DATA SHOWN =
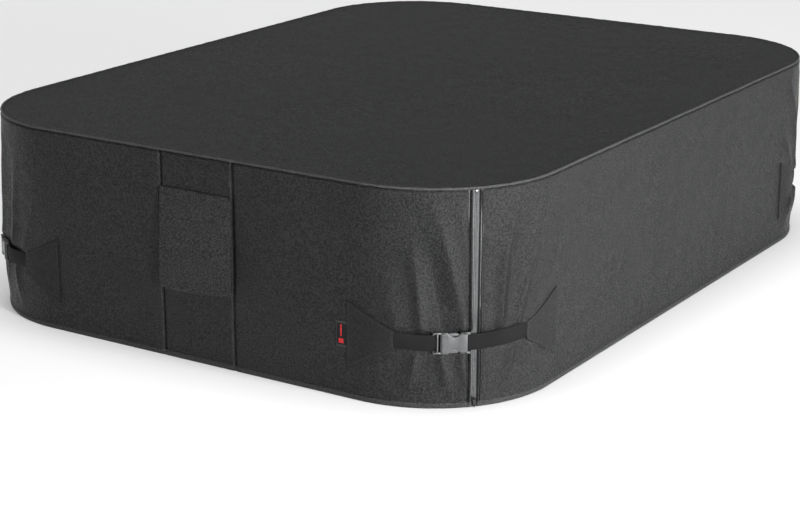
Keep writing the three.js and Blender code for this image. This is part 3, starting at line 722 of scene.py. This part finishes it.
def add_hem():
    s = refine(ZIP_RIGHT, PERIMETER + ZIP_LEFT, lambda v: max(2.5 * MM, skirt_spacing(v)))
    z = np.linspace(0, HEM_HEIGHT, 9)
    thick = lambda s, z: 3.0 * MM - 1.6 * MM * (2 * z / HEM_HEIGHT - 1) ** 4
    hem = wrapped_sheet("hem_cloth", s, z, hem_face, EDGE_CLOTH, thick)
    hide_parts("hem_band")
    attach(hem, "cover")
    row = refine(ZIP_RIGHT + 4 * MM, PERIMETER + ZIP_LEFT - 4 * MM, lambda v: 6 * MM)
    face = lambda s, z: hem_face(s, z) + 0.1 * MM
    stitch_row("hem_stitches", row, 11 * MM, face, "cover", "edge_binding")


def add_rim():
    s = refine(0, PERIMETER, lambda v: max(4 * MM, min(skirt_spacing(v), 9 * MM)))[:-1]
    sides = 12
    angle = 2 * math.pi * np.arange(sides + 1) / sides
    grid_s, grid_a = np.meshgrid(s, angle)
    radius = PIPING_RADIUS * (1 + 0.07 * waves(grid_s, grid_a * 0.002, 31, 0.012, 0.06))
    wander = 0.35 * MM * waves(s, s * 0, 32, 0.05, 0.4)
    offset = -PIPING_RADIUS + wander + radius * np.cos(grid_a)
    z = HEIGHT - PIPING_RADIUS + radius * np.sin(grid_a)
    points = place(grid_s, offset, z)[:-1]
    rows, cols = points.shape[:2]
    index = np.arange(rows * cols).reshape(rows, cols)
    right, up = np.roll(index, -1, 1), np.roll(index, -1, 0)
    faces = np.stack([index, right, np.roll(right, -1, 0), up], -1).reshape(-1, 4)
    uv = np.stack([grid_s, grid_a * PIPING_RADIUS], -1)[:-1].reshape(-1, 2)
    # The piping's lighter cloth carries a painted highlight along the rim.
    rim = make_object("rim_piping_cloth", points.reshape(-1, 3), faces, uv, RIM_CLOTH_PAINTED_HIGHLIGHT, 60)
    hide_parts("rim_piping")
    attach(rim, "cover")
    row = refine(0, PERIMETER, lambda v: 8 * MM)[:-1]
    row = row[(np.abs(row - ZIP_POSITION) > 14 * MM)]
    stitch_row("rim_stitches", row, SKIRT_TOP - 7 * MM, skirt_face, "cover", "edge_binding")


def top_height(x, y):
    """The top lies on the lid: nearly flat, with soft swells and the creases of a folded cloth."""
    z = 0.9 * MM * waves(x, y, 41, 0.25, 1.4) + 0.22 * MM * waves(x, y, 42, 0.04, 0.16)
    rng = np.random.default_rng(43)
    for _ in range(16):
        angle = rng.choice([0, math.pi / 2]) + rng.normal(0, 0.22)
        across = (x * math.cos(angle) + y * math.sin(angle)) - rng.uniform(-0.9, 0.9)
        across = across + 0.02 * np.sin(4 * (y * math.cos(angle) - x * math.sin(angle)) + rng.uniform(0, 6))
        along = (y * math.cos(angle) - x * math.sin(angle)) - rng.uniform(-0.7, 0.7)
        z = z + rng.uniform(-0.9, 1.1) * MM * bump(across, 14 * MM) * bump(along, rng.uniform(0.25, 0.6))
    return z


def add_top():
    low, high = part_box("top_panel")
    inset = 5.6 * MM
    radius = CORNER_RADIUS - inset
    half_x, half_y = WIDTH / 2 - inset, LENGTH / 2 - inset
    arc = np.linspace(0, math.pi / 2, 34)
    end = half_y - radius + radius * np.sin(arc)
    flat = np.linspace(-(half_y - radius), half_y - radius, 120)
    y = np.concatenate([-end[::-1], flat[1:-1], end])
    past = np.clip(np.abs(y) - (half_y - radius), 0, radius)
    reach = half_x - radius + np.sqrt(np.maximum(radius**2 - past**2, 0))
    u = np.linspace(-1, 1, 131)
    u = np.sign(u) * (1 - (1 - np.abs(u)) ** 1.08)
    grid_y, grid_u = np.meshgrid(y, u, indexing="ij")
    grid_x = grid_u * reach[:, None]
    corner_x = np.maximum(np.abs(grid_x) - (half_x - radius), 0)
    corner_y = np.maximum(np.abs(grid_y) - (half_y - radius), 0)
    edge = radius - np.hypot(corner_x, corner_y)
    middle = (low.z + high.z) / 2
    quiet = step(0, 60 * MM, edge)
    z = middle + 0.9 * MM + top_height(grid_x, grid_y) * quiet
    z += 1.5 * MM * bump(edge - 8 * MM, 7 * MM) - 1.6 * MM * bump(edge, 3 * MM)
    outer = np.stack([grid_x, grid_y, z], -1)
    inner = outer - np.array([0, 0, CLOTH])
    uv = np.stack([grid_x, grid_y], -1)
    top = shell("top_cloth", outer, inner, uv, COVER_CLOTH)
    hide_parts("top_panel")
    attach(top, "cover")


# ---- Vents ----

# How far below the skirt's top the strip's edge hangs, in mm, at shares of the vent's width
SAG_AT = [0, 0.17, 0.33, 0.5, 0.69, 0.85, 1]
SAG = [9, 10.4, 10.8, 9.4, 6.6, 3.6, 1.2]


def vent_step(across, z):
    """The panel hangs a little behind the strip that it is sewn to, whose edge sags below the rim."""
    edge = SKIRT_TOP - np.interp(across, SAG_AT, SAG) * MM
    below = step(edge + 0.7 * MM, edge - 0.7 * MM, z)
    return 0.5 * MM - below * (1.0 * MM + 2.0 * MM * step(edge - 26 * MM, edge, z))


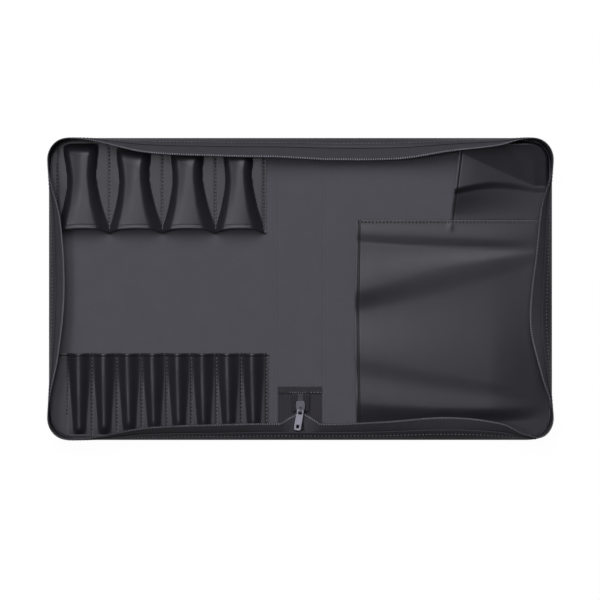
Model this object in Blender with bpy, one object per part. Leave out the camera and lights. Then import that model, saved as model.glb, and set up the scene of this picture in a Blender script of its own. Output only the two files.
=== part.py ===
"""A zip-round artist's portfolio case in black leatherette, lying open on its back.

Frame: +Z is up. X runs across the open case, from the left cover over the spine to the
right cover, and Y runs up the page. The origin is at the middle of the case, on the
surface that the case lies on. All lengths are in metres.

Each cover folds up about a line along Y beside the spine. The walls that carry the zip
lean inwards over the lining, as slack leatherette and tape do when the case lies open.
"""

import math

import bmesh
import bpy
from mathutils import Matrix, Vector

# ---- Driving dimensions ----------------------------------------------------------

# Plan of the open case
CASE_HEIGHT = 0.320
COVER_WIDTH = 0.2395  # from the fold line to the outer edge
SPINE_WIDTH = 0.054  # between the two fold lines
CORNER_RADIUS = 0.026

# Layers of each panel, from the table up
SKIN_THICKNESS = 0.0010
BOARD_THICKNESS = 0.0020
LINING_THICKNESS = 0.0008
SEAT_GAP = 0.0003  # left between pieces that touch
BOARD_INSET = 0.0045  # from the outline to the board's edge
LINING_INSET = 0.0040
FOLD_CLEARANCE = 0.0006  # left beside a fold line when the case is shut

# Zip wall: a leatherette strip with the zip tape sewn inside its upper edge
WALL_HEIGHT = 0.0275  # of the teeth above the table at a corner, where the wall stands up
WALL_SLACK = 0.0018  # how much longer the wall's chord is where it leans
WALL_INSET = 0.0012
WALL_FLARE = 0.0010  # how far the wall leans out at a corner
GUSSET_THICKNESS = 0.0010
GUSSET_SHARE = 0.60  # of the wall's curve, from its foot
TAPE_THICKNESS = 0.0006
TAPE_LAP = 0.10  # of the wall's curve, which the tape runs down behind the strip
TOOTH_REACH = 0.0026
TOOTH_HEIGHT = 0.0020
BOTTOM_DROOP = 0.30  # how much lower the wall is beside the slider than its length allows
MITRE_CLEARANCE = 0.0025  # between a cover's wall and the spine's wall when shut
SPINE_WALL_HALF = 0.0210  # half the length of the spine's own wall

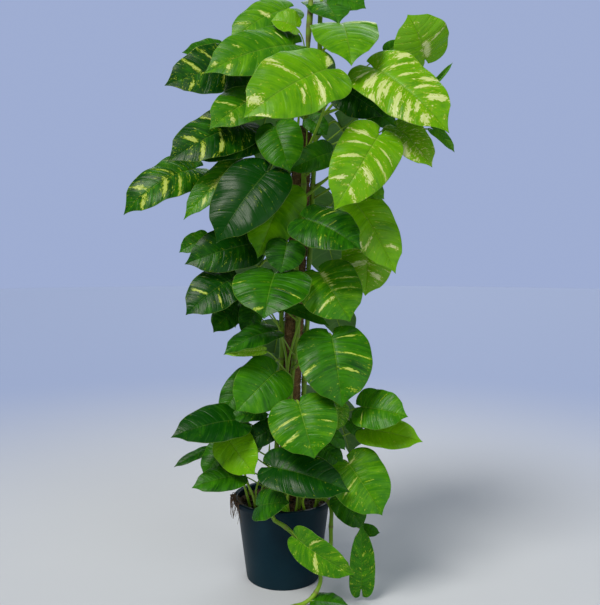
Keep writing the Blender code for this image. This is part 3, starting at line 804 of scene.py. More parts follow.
# Each leaf: junction of blade and petiole and tip of blade (mm), width (mm), azimuth and rise of the
# upper side's facing (degrees), cup of the margins, sag of the midrib (degrees), wave of the margins,
# how light its green is, which is its own green with painted light and shade in it (lighter where the
# leaf is lit from above, darker where it lies in shade), and how much of it is cream. Both of those
# are 0 to 1, or a little outside.
LEAVES = {
    "leaf_01": ((75, -155, 910), (-55, -220, 820), 128, -10, 15, -0.12, 35, 0.04, 0.76, 0.25),
    "leaf_02": ((155, -105, 925), (270, -175, 805), 122, 12, 15, -0.12, 35, 0.04, 0.85, 0.55),
    "leaf_03": ((105, -50, 1015), (115, -155, 915), 116, 0, 50, -0.15, 45, 0.03, 0.70, 0.10),
    "leaf_04": ((20, -45, 980), (-130, -105, 915), 108, -12, 20, -0.15, 35, 0.03, 0.55, 0.15),
    "leaf_05": ((10, 25, 1065), (-95, -20, 990), 86, -15, 20, -0.15, 40, 0.03, 0.62, 0.15),
    "leaf_06": ((255, -25, 960), (220, -50, 1030), 120, 15, 5, -0.1, 50, 0.03, 1.00, 0.4),
    "leaf_07": ((-75, -45, 945), (-200, -85, 900), 98, -20, 10, -0.05, 25, 0.05, 0.08, 0.35),
    "leaf_08": ((-25, -55, 895), (-120, -120, 820), 94, -15, 15, -0.12, 30, 0.03, 0.52, 0.25),
    "leaf_09": ((-65, -65, 840), (-190, -125, 765), 98, -18, 12, -0.15, 35, 0.04, 0.10, 0.35),
    "leaf_10": ((-155, -40, 765), (-275, -80, 680), 92, -25, 15, -0.15, 60, 0.05, 0.22, 0.40),
    "leaf_11": ((-75, -75, 770), (-165, -115, 670), 56, -15, 15, -0.05, 30, 0.03, 0.45, 0.4),
    "leaf_12": ((-25, -110, 750), (-105, -155, 630), 116, -10, 15, -0.15, 35, 0.03, -0.08, 0.0),
    "leaf_13": ((5, -85, 720), (-40, -115, 605), 92, -5, 10, -0.12, 25, 0.03, 0.72, -0.2),
    "leaf_14": ((160, -150, 805), (85, -205, 680), 102, 8, 18, -0.15, 40, 0.03, 0.85, 0.50),
    "leaf_15": ((195, -110, 825), (250, -140, 755), 70, 15, 15, -0.1, 30, 0.03, 1.30, 0.9),
    "leaf_16": ((-10, -85, 830), (15, -115, 750), 80, 0, 12, -0.12, 30, 0.03, 0.40, 0.1),
    "leaf_17": ((40, -150, 670), (130, -190, 620), 96, 8, 35, -0.15, 35, 0.03, 0.22, 0.1),
    "leaf_18": ((125, -115, 700), (190, -150, 580), 90, 15, 12, -0.12, 35, 0.03, 0.85, 0.3),
    "leaf_19": ((150, -70, 625), (145, -95, 540), 92, 12, 0, -0.12, 25, 0.03, 1.10, 0.6),
    "leaf_20": ((10, -125, 630), (0, -145, 580), 68, 0, 15, -0.12, 30, 0.03, 0.22, -0.2),
    "leaf_21": ((-10, -140, 580), (-25, -205, 510), 130, -5, 40, -0.15, 40, 0.03, 0.28, 0.0),
    "leaf_22": ((65, -115, 580), (115, -155, 500), 112, 10, 15, -0.15, 35, 0.03, 0.55, 0.25),
    "leaf_23": ((-85, -95, 570), (-160, -135, 510), 86, -20, 15, -0.15, 40, 0.03, 0.06, 0.1),
    "leaf_24": ((-55, -75, 630), (-165, -110, 595), 86, -18, 15, -0.12, 30, 0.03, 0.06, 0.1),
    "leaf_25": ((-15, -110, 480), (-95, -150, 445), 62, -10, 60, -0.1, 40, 0.04, 0.20, 0.0),
    "leaf_26": ((85, -145, 475), (100, -190, 365), 124, 6, 12, -0.15, 35, 0.03, 0.32, 0.1),
    "leaf_27": ((-10, -115, 410), (-75, -155, 350), 94, -5, 15, -0.12, 35, 0.03, 0.40, -0.1),
    "leaf_28": ((30, -165, 365), (55, -205, 285), 114, 0, 15, -0.15, 35, 0.03, 0.46, 0.2),
    "leaf_29": ((-75, -105, 325), (-185, -150, 305), 80, -20, 40, -0.12, 35, 0.03, 0.05, -0.1),
    "leaf_30": ((-95, -95, 290), (-45, -130, 235), 76, -5, 10, -0.1, 25, 0.03, 0.90, 0.1),
    "leaf_31": ((-75, -100, 225), (-155, -125, 210), 52, -20, 38, -0.1, 35, 0.03, 0.28, 0.0),
    "leaf_32": ((-15, -150, 255), (115, -175, 220), 82, 5, 42, -0.1, 35, 0.03, 0.02, 0.0),
    "leaf_33": ((135, -140, 355), (210, -170, 345), 76, 15, 30, -0.1, 35, 0.04, 0.45, 0.1),
    "leaf_34": ((145, -110, 310), (240, -140, 295), 62, 20, 28, -0.1, 35, 0.04, 0.95, 0.2),
    "leaf_35": ((115, -130, 255), (170, -160, 175), 100, 12, 12, -0.12, 35, 0.03, 0.56, 0.25),
    "leaf_36": ((-40, -115, 175), (15, -155, 195), 60, 5, 40, -0.05, 30, 0.03, 0.24, 0.0),
    "leaf_37": ((30, -140, 125), (125, -165, 75), 64, -25, 0, 0.0, 35, 0.03, 0.55, 0.4),
    "leaf_38": ((140, -110, 25), (140, -105, 140), 46, 5, 0, 0.15, 20, 0.04, 0.38, 0.35),
}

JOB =
Retype, in the same exact form, the lines of the material above from the line holding "Model this object" through the line holding "FOLD_CLEARANCE = 0.0006".

WRITTEN SOLUTION =
Model this object in Blender with bpy, one object per part. Leave out the camera and lights. Then import that model, saved as model.glb, and set up the scene of this picture in a Blender script of its own. Output only the two files.
=== part.py ===
"""A zip-round artist's portfolio case in black leatherette, lying open on its back.

Frame: +Z is up. X runs across the open case, from the left cover over the spine to the
right cover, and Y runs up the page. The origin is at the middle of the case, on the
surface that the case lies on. All lengths are in metres.

Each cover folds up about a line along Y beside the spine. The walls that carry the zip
lean inwards over the lining, as slack leatherette and tape do when the case lies open.
"""

import math

import bmesh
import bpy
from mathutils import Matrix, Vector

# ---- Driving dimensions ----------------------------------------------------------

# Plan of the open case
CASE_HEIGHT = 0.320
COVER_WIDTH = 0.2395  # from the fold line to the outer edge
SPINE_WIDTH = 0.054  # between the two fold lines
CORNER_RADIUS = 0.026

# Layers of each panel, from the table up
SKIN_THICKNESS = 0.0010
BOARD_THICKNESS = 0.0020
LINING_THICKNESS = 0.0008
SEAT_GAP = 0.0003  # left between pieces that touch
BOARD_INSET = 0.0045  # from the outline to the board's edge
LINING_INSET = 0.0040
FOLD_CLEARANCE = 0.0006  # left beside a fold line when the case is shut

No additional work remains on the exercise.